Obviously I did not drink enough tonight. My professor, the lapsed Jesuit Priest, who gave up organized religion for a stab at screenwriting, said that I’ve got to find my writing place and time. While at numerous bars tonight, we chatted about whether or not we’d changed since high school. Someone concluded that the drinking age is 21 so that with dignity you can edge off the fact that you haven’t accomplished at 21 what you thought you would’ve accomplished when you were 16-going-on-21. I like to think I have changed since high school; Rachel told me that I am more optimistic. I only hesitated to consider the potential poem I might construct after dropping a nickel in a parking meter to purchase 120 seconds. I wonder what it would be like to give up priesthood to teach a creative writing class at a mediocre university? Maybe not as bad as receiving a text message from Annie stating that she couldn’t make it to my birthday party because she had to eat reheated Popeye’s chicken with her future mother-in-law. I walked out of that screenwriting class already certain that I would drop. There was a pale kid in the front row who kept interrupting Father to talk about the film noir and horror films he was writing. I could tell that he hadn’t seen sunlight in years. I didn’t want to chance being paired with him as a workshop buddy. I’ve done my time with the creative types.

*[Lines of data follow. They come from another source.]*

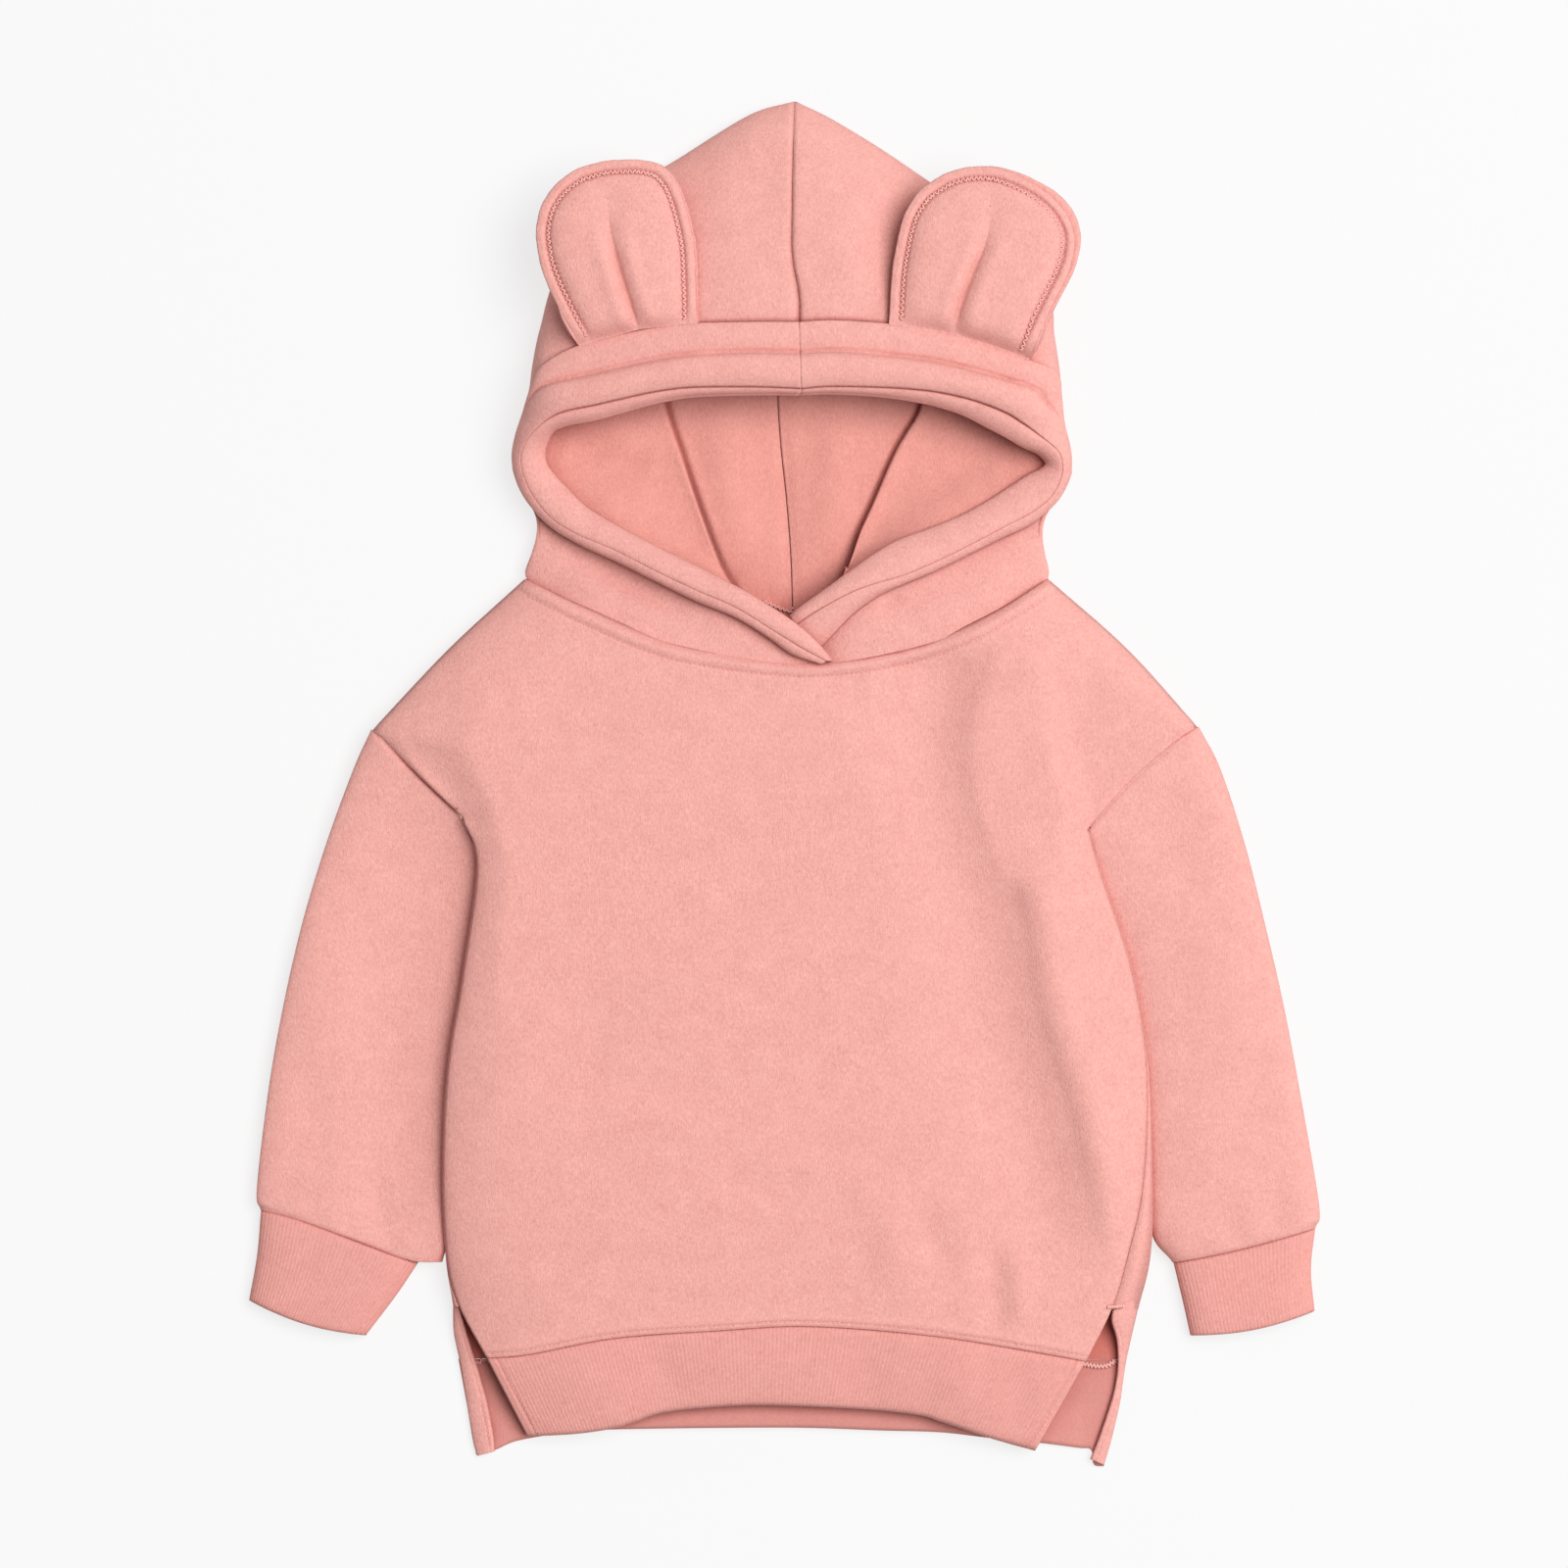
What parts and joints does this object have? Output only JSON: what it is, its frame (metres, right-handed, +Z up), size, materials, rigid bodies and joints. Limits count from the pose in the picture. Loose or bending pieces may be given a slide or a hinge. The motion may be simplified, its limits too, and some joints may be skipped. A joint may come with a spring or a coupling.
{
  "type": "toddler hoodie",
  "caption": "Pull-over toddler hoodie laid flat, with round ears on the hood, ribbed cuffs, a split hem with a longer back and open sleeves, neck and hood.",
  "frame": {"origin": "centre of the garment's bounding box, on the surface it lies on", "axes": "+Z up off the surface it lies on, +Y towards the tip of the hood, +X to the right as the front is looked at from above"},
  "size_m": [0.5449, 0.6961, 0.0477],
  "materials": {
    "fleece": "brushed cotton fleece, matt with a short nap",
    "rib": "fine rib knit, matt"
  },
  "bodies": {
    "root": {"body_front": "fleece", "body_back": "fleece", "sleeve_left": "fleece", "sleeve_right": "fleece", "cuff_left": "rib", "cuff_right": "rib", "hem_front": "rib", "hem_back": "rib", "vent_strip_left": "fleece", "vent_strip_right": "fleece", "hood_outer_left": "fleece", "hood_outer_right": "fleece", "hood_band_left": "fleece", "hood_band_right": "fleece", "hood_facing_left": "fleece", "hood_facing_right": "fleece", "lining_side_left": "fleece", "lining_side_right": "fleece", "lining_back_left": "fleece", "lining_back_right": "fleece", "ear_left_front": "fleece", "ear_left_back": "fleece", "ear_right_front": "fleece", "ear_right_back": "fleece"}
  },
  "joints": []
}
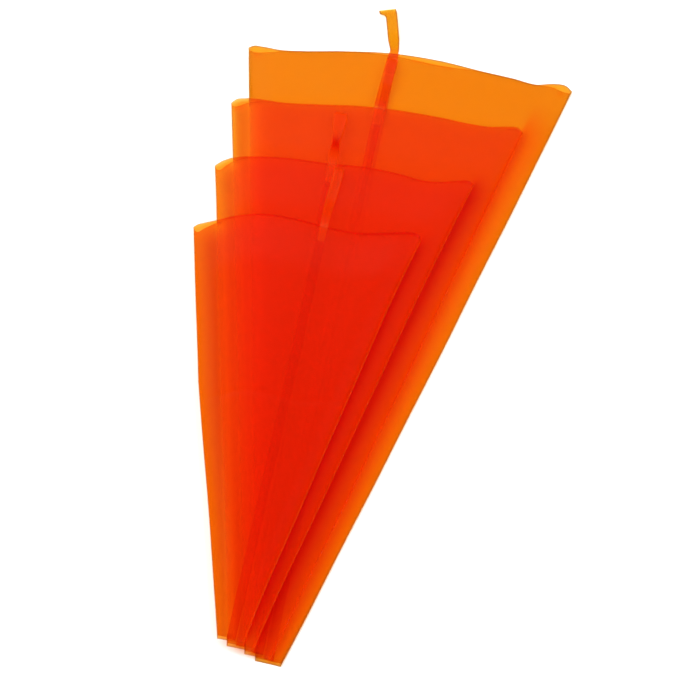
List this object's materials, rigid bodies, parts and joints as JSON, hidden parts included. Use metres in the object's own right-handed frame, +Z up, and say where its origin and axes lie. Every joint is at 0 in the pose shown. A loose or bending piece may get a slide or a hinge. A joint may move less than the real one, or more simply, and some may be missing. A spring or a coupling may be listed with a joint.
{
  "type": "piping bag set",
  "caption": "Graded set of reusable piping bags in translucent orange film, stacked flat in a fan, each an open-tipped cone with a welded seam and a ribbon hanging loop.",
  "frame": {"origin": "middle of the largest bag's flat underside: on its centre line, half-way from tip to mouth", "axes": "+Y along the largest bag from its tip to its mouth, +Z up through the stack, +X to the right seen from above with the mouths away from the viewer"},
  "size_m": [0.2425, 0.4811, 0.0269],
  "materials": {
    "film": "translucent orange thermoplastic polyurethane film, satin gloss",
    "seam_weld": "doubled film, heat welded, with fine weld ribs",
    "loop_ribbon": "narrow ribbon of the same film, smooth"
  },
  "bodies": {
    "bag_1": {"bag_1_film": "film", "bag_1_seam_band": "seam_weld", "bag_1_loop_tail": "loop_ribbon"},
    "bag_2": {"bag_2_film": "film", "bag_2_seam_band": "seam_weld", "bag_2_loop_tail": "loop_ribbon"},
    "bag_3": {"bag_3_film": "film", "bag_3_seam_band": "seam_weld", "bag_3_loop_tail": "loop_ribbon"},
    "bag_4": {"bag_4_film": "film", "bag_4_seam_band": "seam_weld", "bag_4_loop_tail": "loop_ribbon"},
    "loop_1": {"bag_1_hanging_loop": "loop_ribbon"},
    "loop_2": {"bag_2_hanging_loop": "loop_ribbon"},
    "loop_3": {"bag_3_hanging_loop": "loop_ribbon"},
    "loop_4": {"bag_4_hanging_loop": "loop_ribbon"}
  },
  "joints": [
    {"name": "bag_2_lift", "type": "slide", "parent": "bag_1", "child": "bag_2", "axis": [0, 0, 1], "range_m": [0, 0.12]},
    {"name": "bag_3_lift", "type": "slide", "parent": "bag_2", "child": "bag_3", "axis": [0, 0, 1], "range_m": [0, 0.12]},
    {"name": "bag_4_lift", "type": "slide", "parent": "bag_3", "child": "bag_4", "axis": [0, 0, 1], "range_m": [0, 0.12]},
    {"name": "bag_1_loop_bend", "type": "hinge", "parent": "bag_1", "child": "loop_1", "pos_m": [-0.01143, 0.22636, 0.0012], "axis": [0.9432, 0.3322, 0], "range_deg": [0, 90]},
    {"name": "bag_2_loop_bend", "type": "hinge", "parent": "bag_2", "child": "loop_2", "pos_m": [-0.01243, 0.1869, 0.008], "axis": [0.9991, -0.0419, 0], "range_deg": [0, 90]},
    {"name": "bag_3_loop_bend", "type": "hinge", "parent": "bag_3", "child": "loop_3", "pos_m": [-0.03646, 0.13845, 0.0148], "axis": [0.9974, 0.0715, 0], "range_deg": [0, 90]},
    {"name": "bag_4_loop_bend", "type": "hinge", "parent": "bag_4", "child": "loop_4", "pos_m": [-0.03207, 0.09554, 0.0216], "axis": [0.9999, -0.0122, 0], "range_deg": [0, 90]}
  ]
}
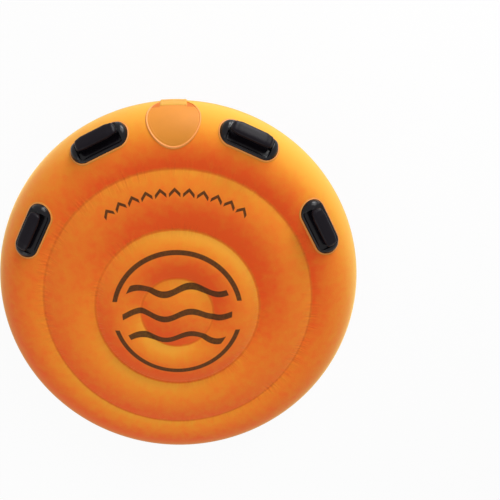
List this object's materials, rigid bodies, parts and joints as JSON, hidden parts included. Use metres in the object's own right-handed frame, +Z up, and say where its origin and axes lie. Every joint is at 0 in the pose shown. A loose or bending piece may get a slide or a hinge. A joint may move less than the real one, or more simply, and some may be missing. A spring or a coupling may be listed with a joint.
{
  "type": "towable deck tube",
  "caption": "Round inflatable towable deck tube with a flocked quilted top, printed underside, grab handles on the ring, a tow ring at the front and a screw-cap valve.",
  "frame": {"origin": "centre of the underside, on the plane that the tube rests on", "axes": "+Z up out of the deck, +Y forwards to the tow ring, +X to the rider's right when facing forwards"},
  "size_m": [1.22, 1.2229, 0.2761],
  "materials": {
    "flocked_deck": "short flocked pile on PVC sheet",
    "printed_underside": "glossy printed PVC sheet",
    "baffle_pvc": "plain PVC sheet",
    "smooth_orange_pvc": "smooth welded PVC patch",
    "moulded_black": "glossy moulded soft PVC",
    "grip_black": "soft moulded grip",
    "clear_pvc": "clear moulded PVC",
    "webbing": "woven webbing",
    "stainless": "polished stainless wire",
    "valve_white": "moulded white plastic",
    "valve_rubber": "soft grey rubber"
  },
  "bodies": {
    "tube": {"top_sheet": "flocked_deck", "bottom_sheet": "printed_underside", "rim_weld_tape": "baffle_pvc", "outer_baffle": "baffle_pvc", "middle_baffle": "baffle_pvc", "centre_baffle": "baffle_pvc", "handle_front_left_patch": "smooth_orange_pvc", "handle_front_left_pad": "moulded_black", "handle_front_left_mound_a": "moulded_black", "handle_front_left_mound_b": "moulded_black", "handle_front_right_patch": "smooth_orange_pvc", "handle_front_right_pad": "moulded_black", "handle_front_right_mound_a": "moulded_black", "handle_front_right_mound_b": "moulded_black", "handle_rear_left_patch": "smooth_orange_pvc", "handle_rear_left_pad": "moulded_black", "handle_rear_left_mound_a": "moulded_black", "handle_rear_left_mound_b": "moulded_black", "handle_rear_right_patch": "smooth_orange_pvc", "handle_rear_right_pad": "moulded_black", "handle_rear_right_mound_a": "moulded_black", "handle_rear_right_mound_b": "moulded_black", "top_tow_patch": "smooth_orange_pvc", "underside_tow_patch": "smooth_orange_pvc", "tow_band": "smooth_orange_pvc", "tow_anchor_bar": "clear_pvc", "tow_strap": "webbing", "valve_flange": "valve_white", "valve_insert": "valve_white", "valve_seal": "valve_rubber", "cap_tether": "valve_white"},
    "grip_front_left": {"handle_front_left_core": "moulded_black", "handle_front_left_grip": "grip_black"},
    "grip_front_right": {"handle_front_right_core": "moulded_black", "handle_front_right_grip": "grip_black"},
    "grip_rear_left": {"handle_rear_left_core": "moulded_black", "handle_rear_left_grip": "grip_black"},
    "grip_rear_right": {"handle_rear_right_core": "moulded_black", "handle_rear_right_grip": "grip_black"},
    "hanging_ring": {"tow_ring": "stainless"},
    "check_flap": {"valve_flap": "valve_rubber"},
    "gasket": {"cap_gasket": "valve_rubber"},
    "cap": {"valve_cap": "valve_white"}
  },
  "joints": [
    {"name": "front_left_grip_tilt", "type": "hinge", "parent": "tube", "child": "grip_front_left", "pos_m": [-0.20363, 0.50399, 0.24068], "axis": [-0.9272, -0.3746, 0], "range_deg": [-45, 45], "stiffness_Nm_per_rad": 0.5},
    {"name": "front_right_grip_tilt", "type": "hinge", "parent": "tube", "child": "grip_front_right", "pos_m": [0.20363, 0.50399, 0.24068], "axis": [-0.9272, 0.3746, 0], "range_deg": [-45, 45], "stiffness_Nm_per_rad": 0.5},
    {"name": "rear_left_grip_tilt", "type": "hinge", "parent": "tube", "child": "grip_rear_left", "pos_m": [-0.4208, 0.27327, 0.25228], "axis": [-0.5446, -0.8387, 0], "range_deg": [-45, 45], "stiffness_Nm_per_rad": 0.5},
    {"name": "rear_right_grip_tilt", "type": "hinge", "parent": "tube", "child": "grip_rear_right", "pos_m": [0.4208, 0.27327, 0.25228], "axis": [-0.5446, 0.8387, 0], "range_deg": [-45, 45], "stiffness_Nm_per_rad": 0.5},
    {"name": "tow_ring_swing", "type": "hinge", "parent": "tube", "child": "hanging_ring", "pos_m": [0, 0.60813, 0.06801], "axis": [1, 0, 0], "range_deg": [-30, 100]},
    {"name": "valve_flap_swing", "type": "hinge", "parent": "tube", "child": "check_flap", "pos_m": [0.12369, -0.54887, 0.04044], "axis": [-0.9755, -0.2198, 0], "range_deg": [0, 55], "stiffness_Nm_per_rad": 0.002},
    {"name": "cap_lift", "type": "slide", "parent": "tube", "child": "gasket", "axis": [0.1634, -0.725, -0.6691], "range_m": [0, 0.0038]},
    {"name": "cap_turn", "type": "hinge", "parent": "gasket", "child": "cap", "pos_m": [0.12722, -0.56451, 0.03987], "axis": [0.1634, -0.725, -0.6691], "range_deg": [0, 540]}
  ],
  "couplings": [
    {"joint": "cap_lift", "follows": "cap_turn", "m_per_rad": 0.00039789}
  ]
}
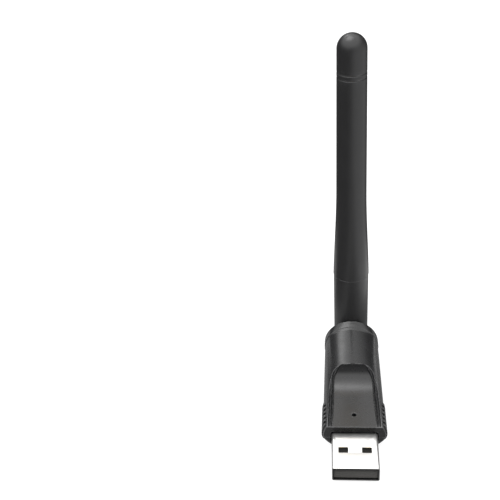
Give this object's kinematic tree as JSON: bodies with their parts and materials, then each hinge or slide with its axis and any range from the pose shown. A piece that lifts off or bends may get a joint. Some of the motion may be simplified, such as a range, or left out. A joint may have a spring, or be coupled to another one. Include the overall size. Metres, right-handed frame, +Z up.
{
  "type": "usb wifi adapter",
  "caption": "USB-A wireless network stick with a thumb recess, ribbed flanks and a rod antenna that swivels a quarter turn at its rear.",
  "frame": {"origin": "middle of the bounding box in X and Y, at the level of the case's flat underside", "axes": "+Z up along the upright antenna, -Y out of the mouth of the USB plug, +X to the right seen from the plug"},
  "size_m": [0.0174, 0.058, 0.0984],
  "materials": {
    "case": "fine moulded texture, dark charcoal",
    "antenna_plastic": "satin, dark charcoal",
    "plug_metal": "bright nickel-plated steel",
    "plug_insulator": "moulded, near black",
    "contact": "gold-plated",
    "board": "solder mask, satin green",
    "chip": "epoxy, matt black",
    "tin": "satin metal can",
    "ceramic": "fired ceramic, tan",
    "led": "clear epoxy over phosphor",
    "cable": "smooth jacket, black",
    "brass": "drawn tube",
    "copper": "bare drawn wire"
  },
  "bodies": {
    "adapter": {"upper_shell": "case", "lower_shell": "case", "usb_shell": "plug_metal", "usb_tongue": "plug_insulator", "usb_contact_1": "contact", "usb_contact_2": "contact", "usb_contact_3": "contact", "usb_contact_4": "contact", "circuit_board": "board", "wifi_chip": "chip", "crystal": "tin", "regulator": "chip", "inductor": "chip", "status_led": "led", "capacitor_1": "ceramic", "capacitor_2": "ceramic", "capacitor_3": "ceramic", "capacitor_4": "ceramic", "resistor_1": "chip", "resistor_2": "chip", "feed_coax": "cable"},
    "antenna": {"antenna_sleeve": "antenna_plastic", "antenna_knuckle": "antenna_plastic", "antenna_coax": "cable", "dipole_tube": "brass", "radiator_wire": "copper"}
  },
  "joints": [
    {"name": "antenna_swivel", "type": "hinge", "parent": "adapter", "child": "antenna", "pos_m": [0, 0.02399, 0.00635], "axis": [0, -1, 0], "range_deg": [0, 90]}
  ]
}
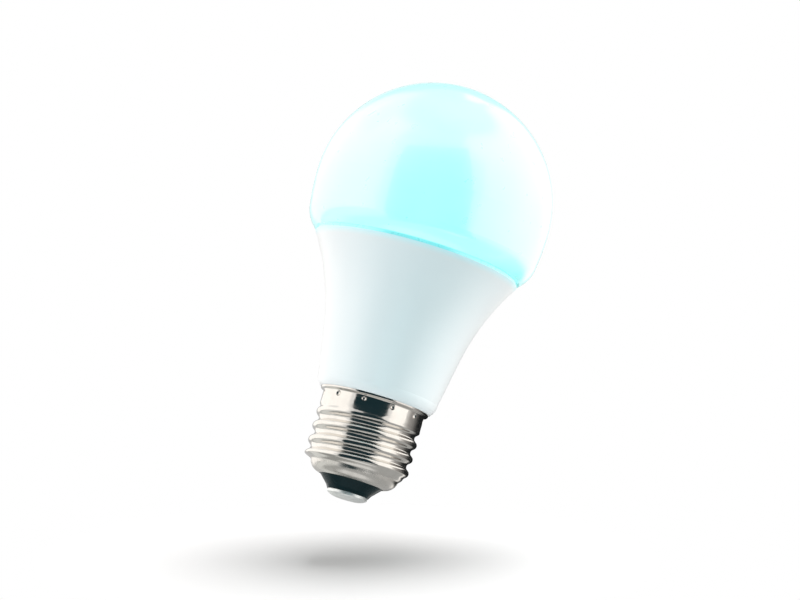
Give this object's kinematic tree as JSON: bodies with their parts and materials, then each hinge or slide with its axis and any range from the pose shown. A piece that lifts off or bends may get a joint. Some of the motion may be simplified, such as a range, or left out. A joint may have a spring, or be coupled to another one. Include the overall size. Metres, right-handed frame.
{
  "type": "smart light bulb",
  "caption": "Screw-cap smart light bulb: milky dome glowing cyan, white flared housing and threaded nickel cap, with its radio, driver and coloured light board inside.",
  "frame": {"origin": "middle of the centre contact's flat face, the bulb's lowest point", "axes": "+Z along the bulb's axis from the cap to the dome; -Y is the front, the side that the camera sees"},
  "size_m": [0.06, 0.06, 0.1074],
  "materials": {
    "diffuser_dome": "gloss milky polycarbonate, lit cyan from inside",
    "dome_seal": "satin silicone",
    "housing_shell": "satin moulded white plastic",
    "heat_sink_cup": "satin drawn sheet",
    "thermal_pad": "matte",
    "led_board": "satin white solder mask on aluminium",
    "white_leds": "satin",
    "colour_leds": "satin",
    "board_screws": "satin zinc plated",
    "board_socket": "matte",
    "pin_strip": "matte",
    "strip_pins": "polished",
    "driver_board": "satin green solder mask on glass fibre",
    "insulation_sleeve": "gloss film",
    "input_capacitor": "satin printed sleeve, plain",
    "output_capacitor": "satin printed sleeve, plain",
    "film_capacitor": "gloss epoxy",
    "surge_varistor": "gloss epoxy",
    "bridge_rectifier": "matte",
    "flyback_diode": "matte",
    "transformer_core": "matte ferrite",
    "transformer_bobbin": "matte",
    "transformer_winding": "gloss tape over copper",
    "choke_core": "matte ferrite",
    "choke_winding": "enamelled copper",
    "driver_chip": "matte",
    "colour_chip": "matte",
    "regulator_chip": "matte",
    "chip_resistors": "satin",
    "chip_capacitors": "satin",
    "radio_board": "satin blue solder mask",
    "radio_shield": "satin tinned sheet",
    "radio_chip": "matte",
    "radio_pins": "polished",
    "radio_antenna": "satin",
    "fusible_resistor": "satin",
    "resistor_sleeve": "satin shrunk tube",
    "live_lead": "polished tinned copper",
    "neutral_lead": "polished tinned copper",
    "screw_shell": "polished nickel plate",
    "cap_insulator": "satin black moulded insulator",
    "centre_contact": "satin nickel plate"
  },
  "bodies": {
    "root": {"diffuser_dome": "diffuser_dome", "dome_seal": "dome_seal", "housing_shell": "housing_shell", "heat_sink_cup": "heat_sink_cup", "thermal_pad": "thermal_pad", "led_board": "led_board", "white_leds": "white_leds", "colour_leds": "colour_leds", "board_screws": "board_screws", "board_socket": "board_socket", "pin_strip": "pin_strip", "strip_pins": "strip_pins", "driver_board": "driver_board", "insulation_sleeve": "insulation_sleeve", "input_capacitor": "input_capacitor", "output_capacitor": "output_capacitor", "film_capacitor": "film_capacitor", "surge_varistor": "surge_varistor", "bridge_rectifier": "bridge_rectifier", "flyback_diode": "flyback_diode", "transformer_core": "transformer_core", "transformer_bobbin": "transformer_bobbin", "transformer_winding": "transformer_winding", "choke_core": "choke_core", "choke_winding": "choke_winding", "driver_chip": "driver_chip", "colour_chip": "colour_chip", "regulator_chip": "regulator_chip", "chip_resistors": "chip_resistors", "chip_capacitors": "chip_capacitors", "radio_board": "radio_board", "radio_shield": "radio_shield", "radio_chip": "radio_chip", "radio_pins": "radio_pins", "radio_antenna": "radio_antenna", "fusible_resistor": "fusible_resistor", "resistor_sleeve": "resistor_sleeve", "live_lead": "live_lead", "neutral_lead": "neutral_lead", "screw_shell": "screw_shell", "cap_insulator": "cap_insulator", "centre_contact": "centre_contact"}
  },
  "joints": []
}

Down the coast in three days: Seattle to Phoenix
“Leanne sigh some more,
Use that air to push us through
Frisbee and Palm Springs”
-H.


3. L.
Hey yellow Corvette—
Hey, you drive like an asshole
Right lane, bitch, right lane

5. L.
Aviator shades
Sinister monkey eyebrows
Sticky forehead bangs

8. L.
Oh wow oh wow oh
my god oh my god oh my
this is great oh wow

13. L. (Skittles)
Feed me a little
Bit of the rainbow, oh yeah
Place it in my mouf

15. L.
How, asked the wise owl,
Many licks will it take to
Finish this haiku?

18. L.
It is too early
To write a decent haiku
Road trip hangover

19. L.
Smog-masked mountain views
The ants keep marching—hoorah—
Bumper by bumper

21. L.
no inspiration
in the City of Angels
the rush hour commute

23. L.
Velvet hotel walls,
Fiona A’s paper bag
holds forty ounces

24. L.
Hank! Welcome to the
Optimist’s Club! Do you take
Your whiskey half-full?

A staple of a good liberal arts education

While standing in a supermarket checkout lane trying to silence your roaring stomach after a foodless ten hours spent at a mindless job, rather than murdering the screaming baby and its mother on her cell phone, you will clutch the disease-caked handle of your shopping cart—the one with the squeaky left wheel—and inhale the situation with a sprinkle of humanity. Whereas the asshole who practically runs you over with his SUV in the parking lot, the one who is clearly not an English major, will not. He also won’t be able to interpret the scene in a series on run-on sentences, pretentiously linked with semicolons; nor will he be able to guzzle adjectives with the same reverence that he guzzles gas. And when you look at it that way, the money and time you spent on your degree has really paid off.